- **Collected data**:
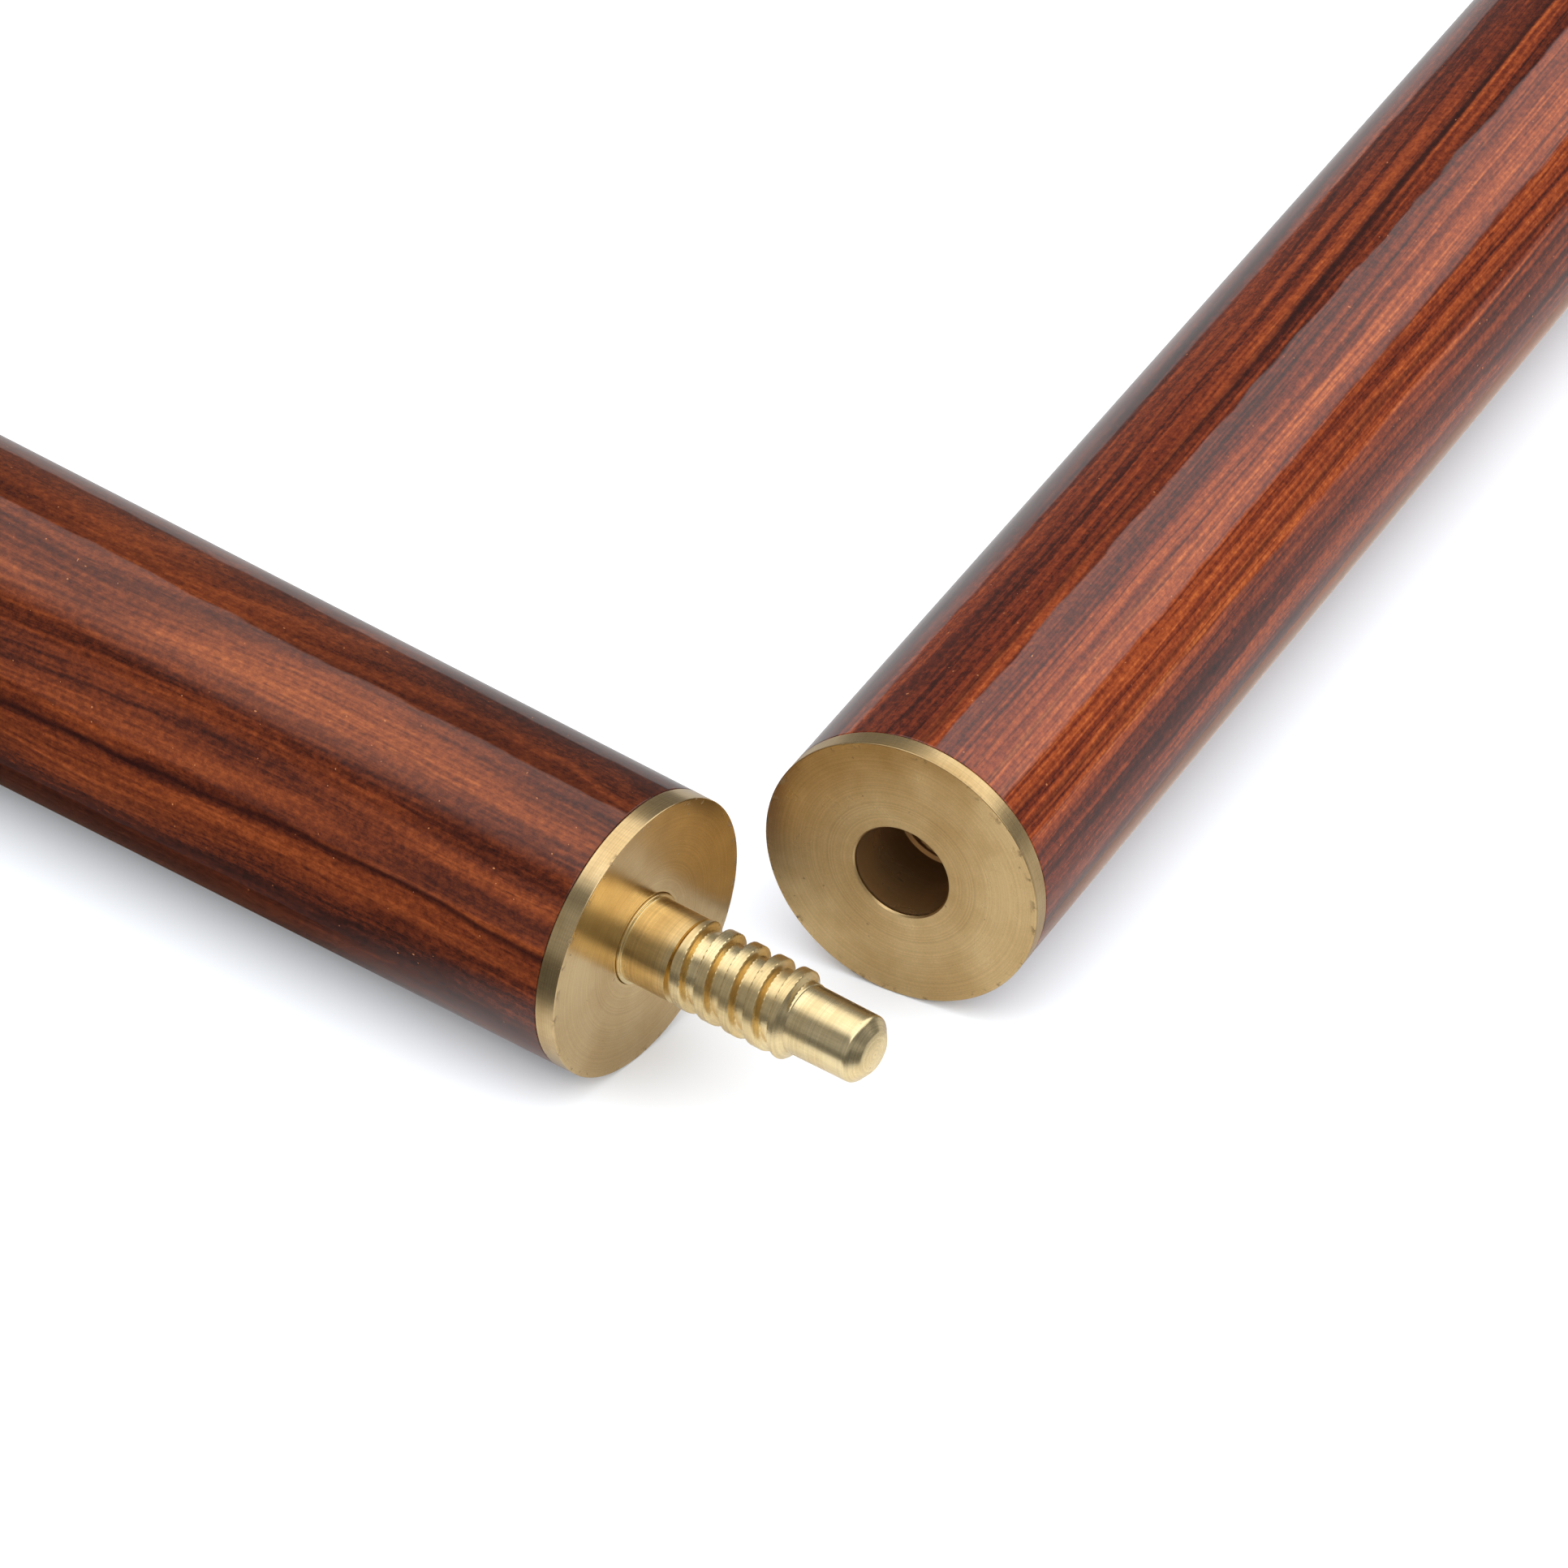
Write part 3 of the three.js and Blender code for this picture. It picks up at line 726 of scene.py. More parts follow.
def build_badge(material):
    """Blank oval plate with a bevelled edge and a fine engraved border."""
    around = angles(MIDDLE_SIDES)
    sink = 1.0
    rings = [
        (0.0, -sink), (1.0, -sink), (1.0, BADGE_PROUD - 0.08), (0.985, BADGE_PROUD - 0.02),
        (0.965, BADGE_PROUD), (0.915, BADGE_PROUD), (0.905, BADGE_PROUD - 0.05),
        (0.893, BADGE_PROUD - 0.05), (0.883, BADGE_PROUD), (0.0, BADGE_PROUD),
    ]
    tilt = math.atan(FLAT_SLOPE)
    centre = np.array([0, -BADGE_POSITION, flat_height(-BADGE_POSITION)])
    along = np.array([0, math.cos(tilt), math.sin(tilt)])
    upward = np.array([0, -math.sin(tilt), math.cos(tilt)])
    across = np.array([1.0, 0, 0])
    vertices, index = [], []
    for share, height in rings:
        inset = (1 - share) * BADGE_WIDTH / 2
        half_width = BADGE_WIDTH / 2 - inset
        half_length = BADGE_LENGTH / 2 - inset
        middle = centre + upward * height
        if share == 0:
            index.append([len(vertices)] * len(around))
            vertices.append(middle * MM)
            continue
        index.append([len(vertices) + i for i in range(len(around))])
        for angle in around:
            sideways = across * half_width * math.cos(angle)
            lengthways = along * half_length * math.sin(angle)
            vertices.append((middle + sideways + lengthways) * MM)
    faces = []
    for here, there in zip(index, index[1:]):
        for side in range(len(around)):
            after = (side + 1) % len(around)
            quad = (here[side], here[after], there[after], there[side])
            faces.append(tuple(dict.fromkeys(quad)))
    mesh = bpy.data.meshes.new("badge_blank")
    mesh.from_pydata(vertices, [], faces)
    return finished(mesh, "butt_half", material, ["badge_plate"], 20)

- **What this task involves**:
Print all of the data exactly as it was given.

- **The result**:
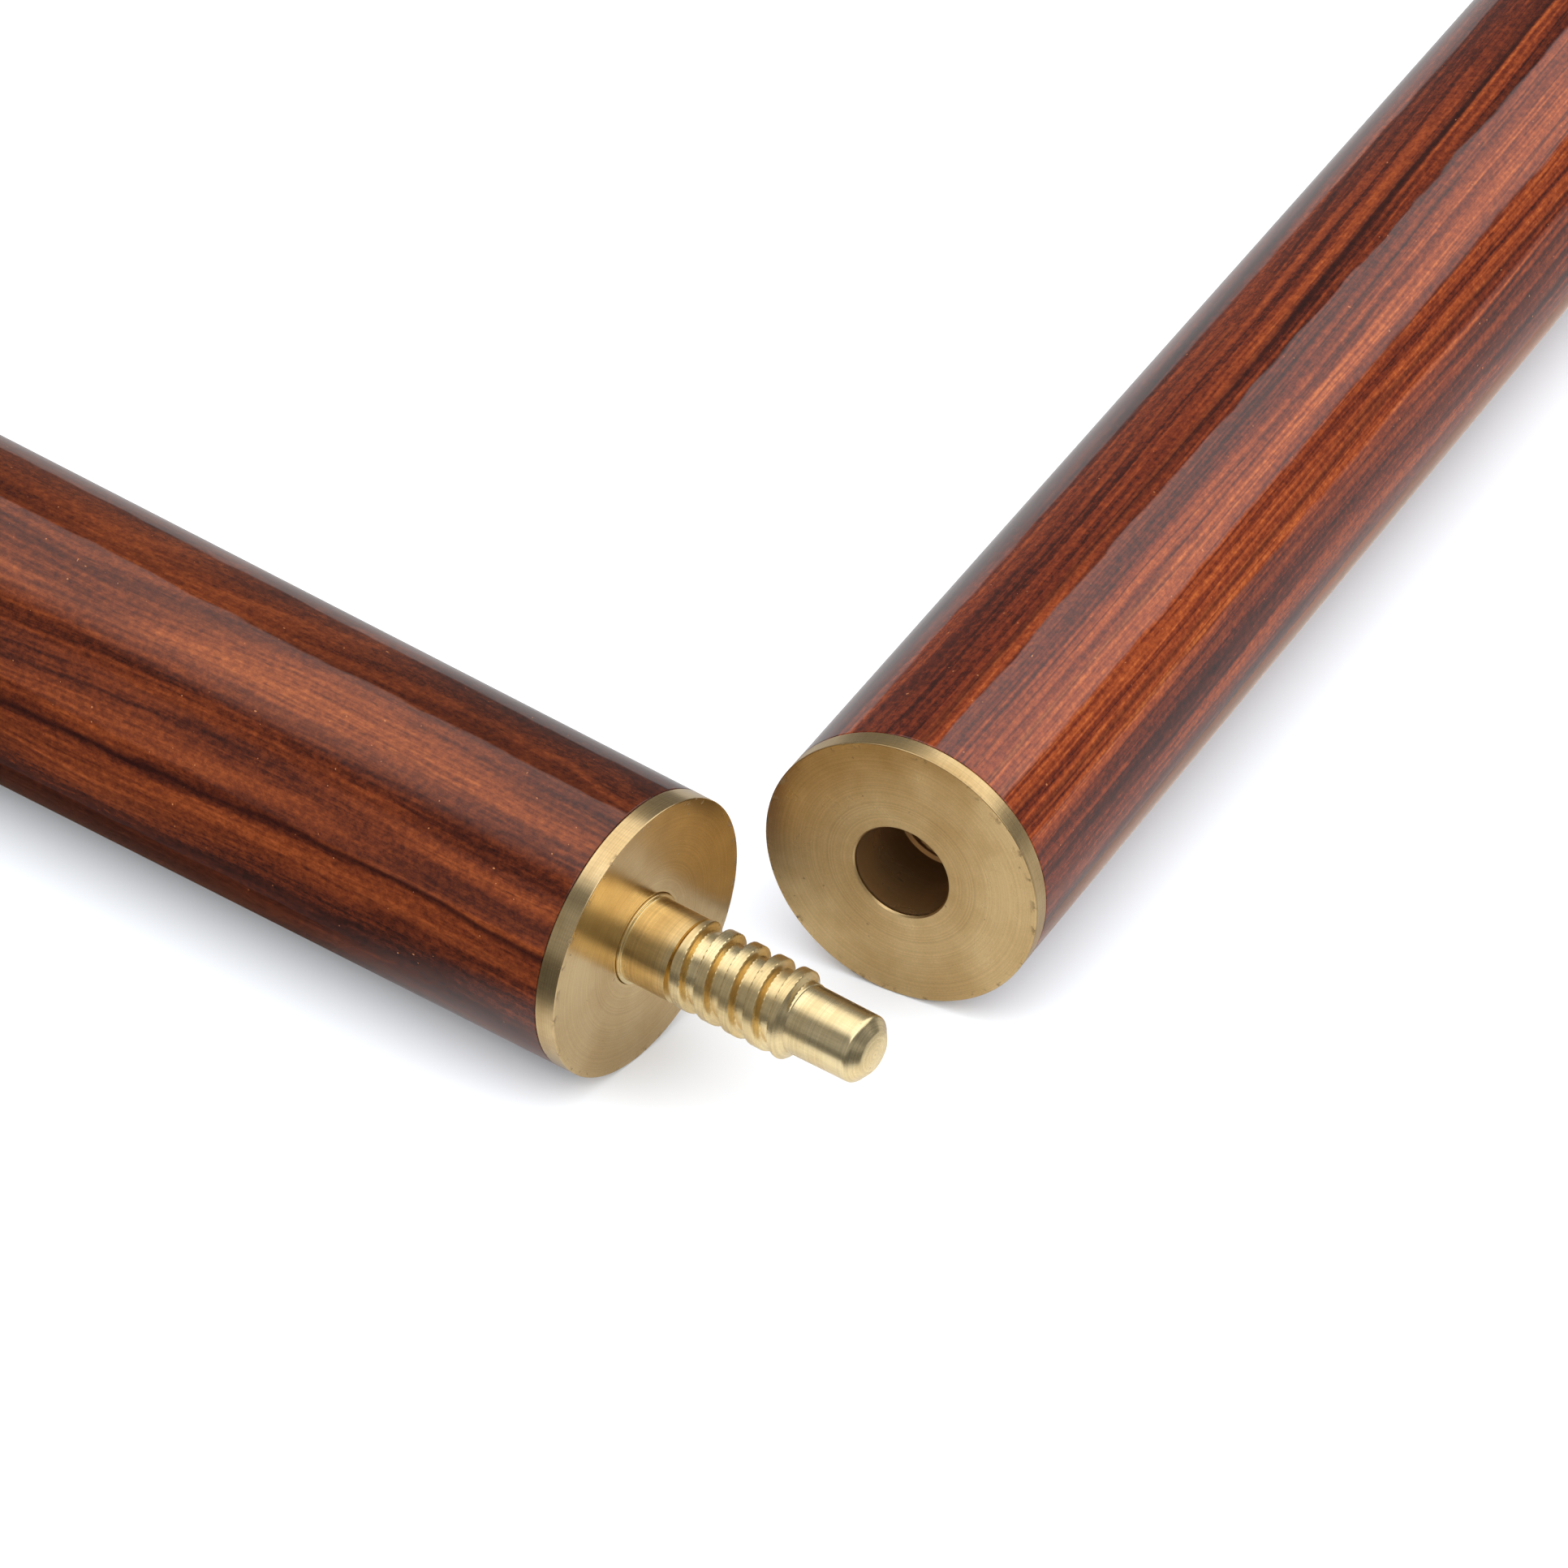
Write part 3 of the three.js and Blender code for this picture. It picks up at line 726 of scene.py. More parts follow.
def build_badge(material):
    """Blank oval plate with a bevelled edge and a fine engraved border."""
    around = angles(MIDDLE_SIDES)
    sink = 1.0
    rings = [
        (0.0, -sink), (1.0, -sink), (1.0, BADGE_PROUD - 0.08), (0.985, BADGE_PROUD - 0.02),
        (0.965, BADGE_PROUD), (0.915, BADGE_PROUD), (0.905, BADGE_PROUD - 0.05),
        (0.893, BADGE_PROUD - 0.05), (0.883, BADGE_PROUD), (0.0, BADGE_PROUD),
    ]
    tilt = math.atan(FLAT_SLOPE)
    centre = np.array([0, -BADGE_POSITION, flat_height(-BADGE_POSITION)])
    along = np.array([0, math.cos(tilt), math.sin(tilt)])
    upward = np.array([0, -math.sin(tilt), math.cos(tilt)])
    across = np.array([1.0, 0, 0])
    vertices, index = [], []
    for share, height in rings:
        inset = (1 - share) * BADGE_WIDTH / 2
        half_width = BADGE_WIDTH / 2 - inset
        half_length = BADGE_LENGTH / 2 - inset
        middle = centre + upward * height
        if share == 0:
            index.append([len(vertices)] * len(around))
            vertices.append(middle * MM)
            continue
        index.append([len(vertices) + i for i in range(len(around))])
        for angle in around:
            sideways = across * half_width * math.cos(angle)
            lengthways = along * half_length * math.sin(angle)
            vertices.append((middle + sideways + lengthways) * MM)
    faces = []
    for here, there in zip(index, index[1:]):
        for side in range(len(around)):
            after = (side + 1) % len(around)
            quad = (here[side], here[after], there[after], there[side])
            faces.append(tuple(dict.fromkeys(quad)))
    mesh = bpy.data.meshes.new("badge_blank")
    mesh.from_pydata(vertices, [], faces)
    return finished(mesh, "butt_half", material, ["badge_plate"], 20)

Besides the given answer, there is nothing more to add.